The eight-sided house was built using bricks made on the property by enslaved laborers. It sat on a 400-acre plot of land owned by Thomas, who was a textile plant owner and property tycoon who enslaved many people. While the work of enslaved people varied, most enslaved people lived in small households in close proximity to their enslavers, with tasks including farm work, cooking, cleaning, and child care.

The house is a hybrid of architectural styles, and was allegedly designed by Thomas himself. The structure is two stories tall, with eight brick sides. It spans nearly 6,000 square feet—massive for the time—and has 17 rooms and 10 closets.

Its most unsettling feature is an apparent storage area referred to as the dark room, which was supposedly used to punish and imprison enslaved people. Although red stains are visible on the walls and floors of the room, at least one historian believes these are the result of food spillage rather than blood. Regardless, the dark room and the mistreatment of the people who Thomas kept enslaved have yielded grim urban legends about the house. Many who have visited the site claim to have seen ghosts, heard the sounds of shackles moving, and seen blood dripping down interior walls in the house.

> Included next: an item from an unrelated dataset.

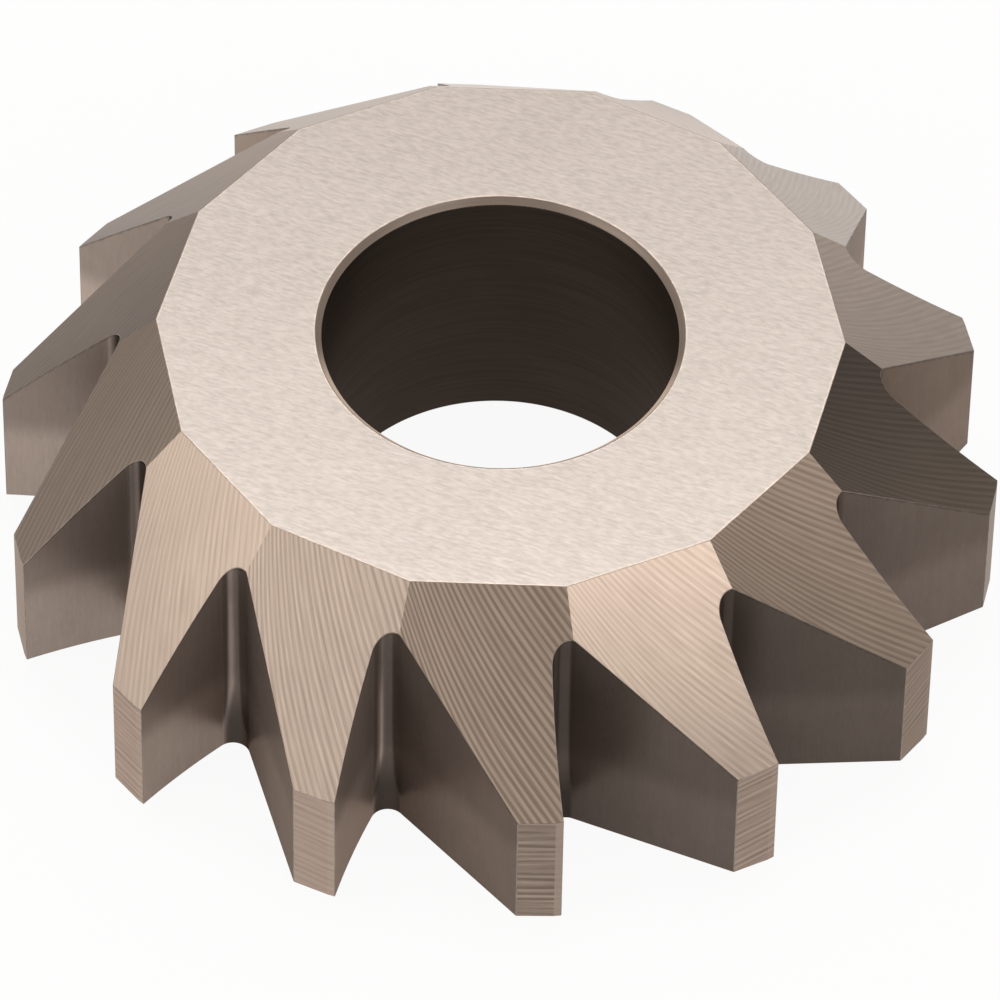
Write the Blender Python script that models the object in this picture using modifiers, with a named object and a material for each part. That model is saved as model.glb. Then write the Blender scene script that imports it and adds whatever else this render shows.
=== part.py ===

The Octagon House was added to the National Register of Historic Places in 1980 and is currently owned by a local resident who has been trying to raise funds to restore it.

Know Before You Go

If you have an interest in visiting, you should know that the property is posted with No Trespassing signs, and you will be in violation of the law if you proceed on to the property.  Also, all of the ground floor openings on the house have been boarded up, so you will not be able to venture inside the house.